= Ludhiana City Centre =

Ludhiana City Centre is a multi-crore proposed project (now abandoned) which was launched in year 2003 in Shaheed Bhagat Singh Nagar, near Pakhowal road, Ludhiana, India. The proposed project would have five major constituents — The Mall, The Heights, The Forum, The Podium and Five-star hotel. The City centre has been spread over 25 acre having shopping malls, 12 multiplexes, residential apartments, helipad and parking slot.

== History ==
The Ludhiana City Centre project was launched in 2005-06 by the Ludhiana Improvement Trust (LIT), to develop a mixed-use complex including a shopping mall, residential towers, a multiplex, and a helipad over 25 acres on Pakhowal Road, Ludhiana.
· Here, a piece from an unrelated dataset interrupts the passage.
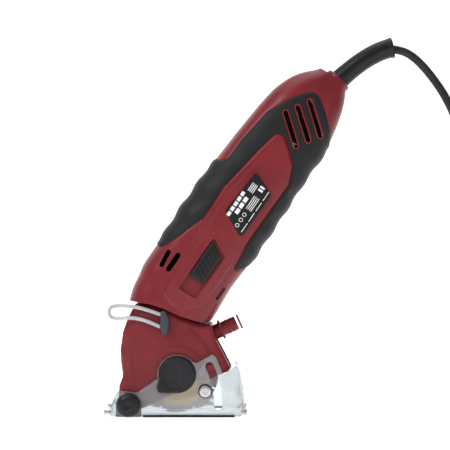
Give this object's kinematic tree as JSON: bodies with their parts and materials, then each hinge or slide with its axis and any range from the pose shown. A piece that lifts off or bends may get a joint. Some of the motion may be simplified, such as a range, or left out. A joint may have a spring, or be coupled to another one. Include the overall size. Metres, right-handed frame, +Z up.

Construction began in 2006 under contract to M/S Today Homes, with initial earthworks and foundational works completed by year's end. The main structural frames for the mall and two of the planned five towers rose by 2008. Then, the news of irregularities first emerged, which halted the further work despite partial completion of the podium and basement levels.

==City centre scam==

Ludhiana City Centre was center of accusations of a multi-crore land and fund scam surfaced in 2006. The opposition MLAs accused then Chief Minister Captain Amarinder Singh and other officials of awarding the contract to Today Homes in exchange for kickbacks estimated between ₹100 crore and ₹300 crore. A 2007 vigilance probe charged 36 individuals, including the ex‑CM, but the case was abruptly closed in 2017 with the Punjab Vigilance Bureau concluding there was "no solid evidence of any scam". As of 2025, the site remains partially built and abandoned, with multiple legal challenges pending over land titles and stalled construction.